Second, the event consumers read from the Kafka topic and deduplicate events before writing to the database. We generate a unique fingerprint for each event by hashing the provider event ID and target status.

We write this fingerprint to a Redis cache with a 24-hour TTL using a SET NX operation. If Redis returns a conflict, the event is discarded as a duplicate.

Finally, to handle out-of-order webhooks (e.g., receiving a SENT event after a DELIVERED event has already been processed), our database update uses a state transition matrix.

The update query only modifies the message status if the transition is valid (e.g., transitioning from SENT to DELIVERED), preventing late-arriving events from overwriting newer statuses."


Interviewer: "Why is email address hashing critical for suppression lists, and how does it affect database performance and compliance?"

Candidate: "Email address hashing is critical for suppression lists because it addresses both data privacy compliance (such as GDPR and HIPAA) and database search performance.

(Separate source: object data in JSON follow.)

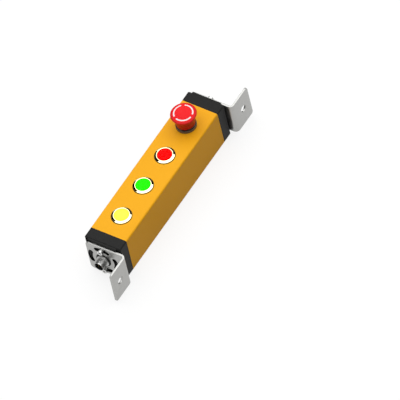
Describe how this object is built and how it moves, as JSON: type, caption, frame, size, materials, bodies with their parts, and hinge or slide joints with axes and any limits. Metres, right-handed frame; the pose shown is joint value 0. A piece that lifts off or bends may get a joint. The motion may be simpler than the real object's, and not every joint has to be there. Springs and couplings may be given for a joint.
{
  "type": "pushbutton control station",
  "caption": "Slim yellow control station with an emergency stop, lit yellow, green and red pushbuttons, a round plug and swivel brackets.",
  "frame": {"origin": "middle of the line between the two rail bolt holes, on the brackets' rail face", "axes": "+X along the rail towards the emergency stop's end, +Y from the rail to the box, +Z out of the front face that carries the buttons"},
  "size_m": [0.29, 0.0555, 0.076],
  "materials": {
    "orange_powder_coat": "satin",
    "black_moulding": "matte",
    "plated_steel": "brushed",
    "polished_ring": "polished",
    "nickel_plated_brass": "satin",
    "gold_contacts": "polished",
    "black_rubber": "matte",
    "yellow_lens": "gloss",
    "green_lens": "gloss",
    "red_lens": "gloss",
    "red_knob": "satin",
    "grey_moulding": "matte",
    "green_board": "gloss"
  },
  "bodies": {
    "brackets": {"bracket_far": "plated_steel", "bracket_near": "plated_steel"},
    "housing": {"housing_profile": "orange_powder_coat", "end_cap_far": "black_moulding", "end_cap_near": "black_moulding", "gasket_far": "black_rubber", "gasket_near": "black_rubber", "cap_screws_far": "plated_steel", "cap_screws_near": "plated_steel", "clamp_screws_far": "plated_steel", "clamp_screws_near": "plated_steel", "plug_shell": "nickel_plated_brass", "pin_carrier": "black_moulding", "plug_pins": "gold_contacts", "plug_nut": "nickel_plated_brass", "plug_ribbon": "grey_moulding", "circuit_board": "green_board", "board_header": "grey_moulding", "yellow_bezel": "polished_ring", "yellow_nut": "plated_steel", "yellow_switch": "grey_moulding", "yellow_terminals": "gold_contacts", "green_bezel": "polished_ring", "green_nut": "plated_steel", "green_switch": "grey_moulding", "green_terminals": "gold_contacts", "red_bezel": "polished_ring", "red_nut": "plated_steel", "red_switch": "grey_moulding", "red_terminals": "gold_contacts", "stop_barrel": "black_moulding", "stop_seal": "black_rubber", "stop_nut": "plated_steel", "contact_block": "grey_moulding", "stop_terminals": "gold_contacts"},
    "yellow_button": {"yellow_lens": "yellow_lens"},
    "green_button": {"green_lens": "green_lens"},
    "red_button": {"red_lens": "red_lens"},
    "stop_plunger": {"stop_stem": "grey_moulding", "stop_spring": "plated_steel"},
    "stop_head": {"stop_knob": "red_knob"}
  },
  "joints": [
    {"name": "bracket_swivel", "type": "hinge", "parent": "brackets", "child": "housing", "pos_m": [0, 0.032, 0], "axis": [1, 0, 0], "range_deg": [-20, 20]},
    {"name": "yellow_press", "type": "slide", "parent": "housing", "child": "yellow_button", "axis": [0, 0, -1], "range_m": [0, 0.002], "stiffness_N_per_m": 800, "springref_m": -0.003},
    {"name": "green_press", "type": "slide", "parent": "housing", "child": "green_button", "axis": [0, 0, -1], "range_m": [0, 0.002], "stiffness_N_per_m": 800, "springref_m": -0.003},
    {"name": "red_press", "type": "slide", "parent": "housing", "child": "red_button", "axis": [0, 0, -1], "range_m": [0, 0.002], "stiffness_N_per_m": 800, "springref_m": -0.003},
    {"name": "stop_press", "type": "slide", "parent": "housing", "child": "stop_plunger", "axis": [0, 0, -1], "range_m": [0, 0.004], "stiffness_N_per_m": 4000, "springref_m": -0.002, "deforming": ["stop_spring"]},
    {"name": "stop_twist", "type": "hinge", "parent": "stop_plunger", "child": "stop_head", "pos_m": [0.069, 0.032, 0.047], "axis": [0, 0, -1], "range_deg": [0, 45], "stiffness_Nm_per_rad": 0.1}
  ]
}
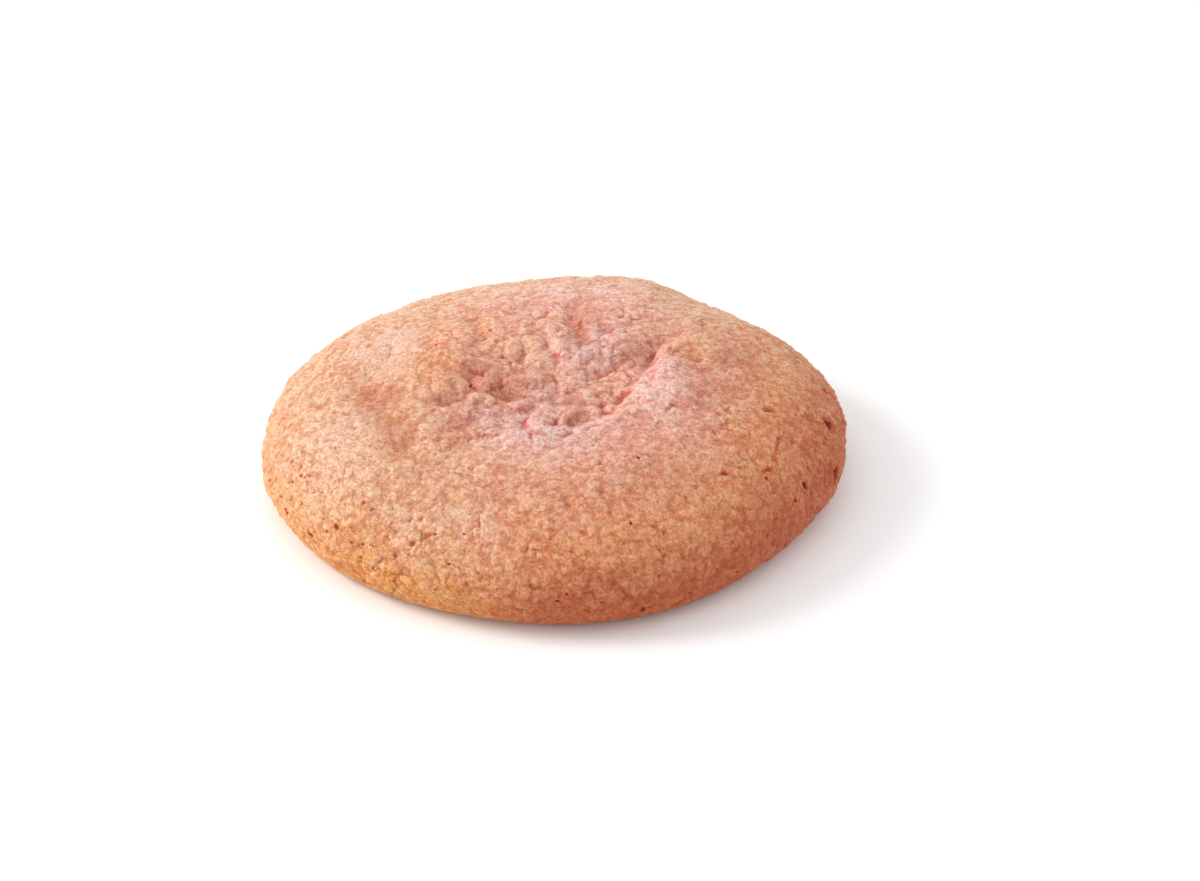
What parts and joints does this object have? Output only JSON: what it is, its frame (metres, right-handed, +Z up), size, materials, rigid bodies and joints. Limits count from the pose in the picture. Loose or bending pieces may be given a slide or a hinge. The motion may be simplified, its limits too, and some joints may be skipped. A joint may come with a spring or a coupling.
{
  "type": "sweet potato cookie",
  "caption": "Soft round cookie: a low mound with a flat base, a bulging side, a crusted skin and a sunken, crumbly middle with a long crack.",
  "frame": {"origin": "middle of the cookie's outline, on the flat base it rests on", "axes": "+Z up out of the base, -Y towards the side seen in front in the picture, +X to the right"},
  "size_m": [0.0684, 0.0654, 0.0171],
  "materials": {
    "crust": "matte baked crust, peach and pink, browner round the edge"
  },
  "bodies": {
    "root": {"cookie": "crust"}
  },
  "joints": []
}
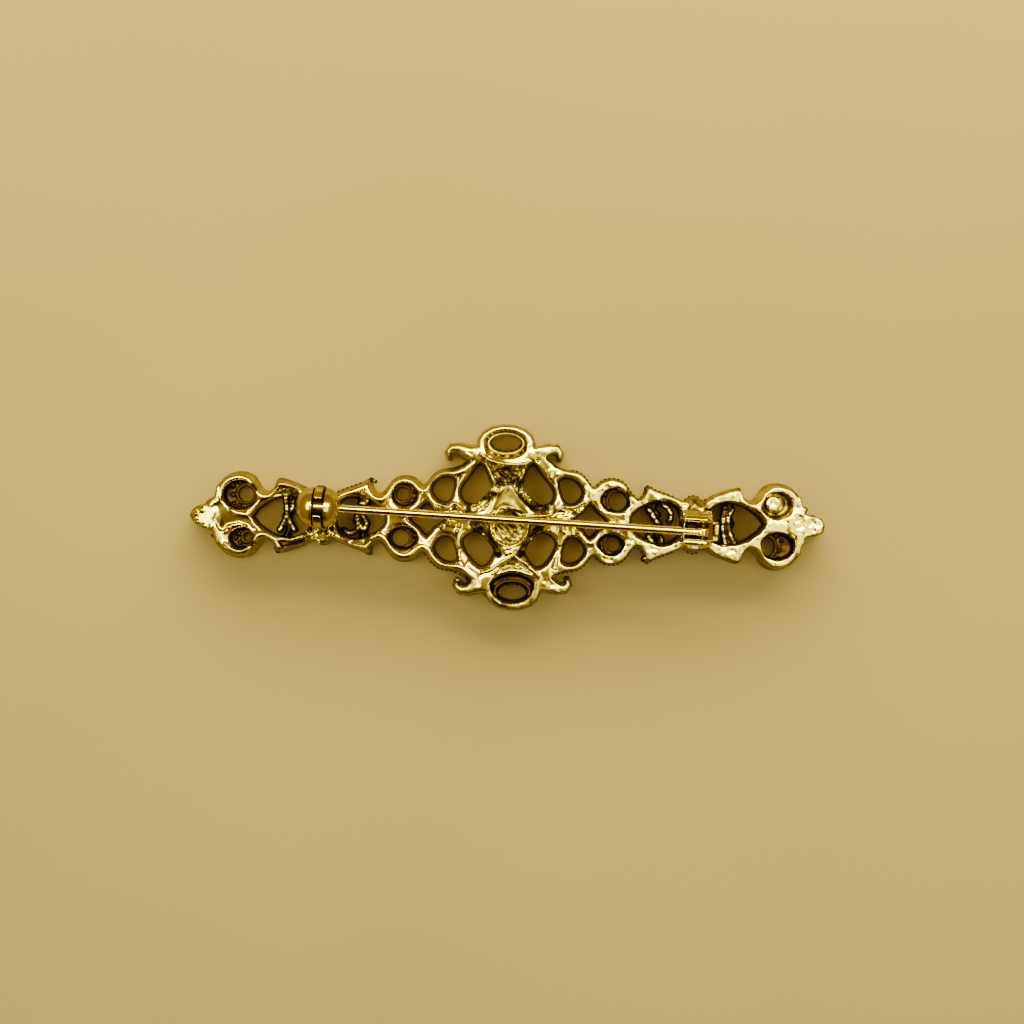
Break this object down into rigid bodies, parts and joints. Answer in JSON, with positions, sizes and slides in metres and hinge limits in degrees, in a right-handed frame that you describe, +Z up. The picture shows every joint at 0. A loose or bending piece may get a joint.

From a privacy perspective, storing raw email addresses in cleartext on a suppression list is a risk. If the database is compromised, the email list is exposed.

Under GDPR, users have the 'right to be forgotten'. However, if a user unsubscribes or hard-bounces, we must retain their record on a suppression list to prevent sending them future emails.

By hashing the email address using a SHA-256 algorithm with a tenant-specific salt, we remove the personally identifiable information (PII) from the database. We can verify if an address is suppressed by hashing the incoming request and matching it against the hash list without storing the email in cleartext.

From a performance perspective, searching B-Tree indexes for fixed-length 64-character SHA-256 hashes is significantly faster than searching variable-length string emails (which can range up to 254 characters).

This reduces index sizes, fits more index pages into memory, and ensures sub-millisecond lookups during ingestion."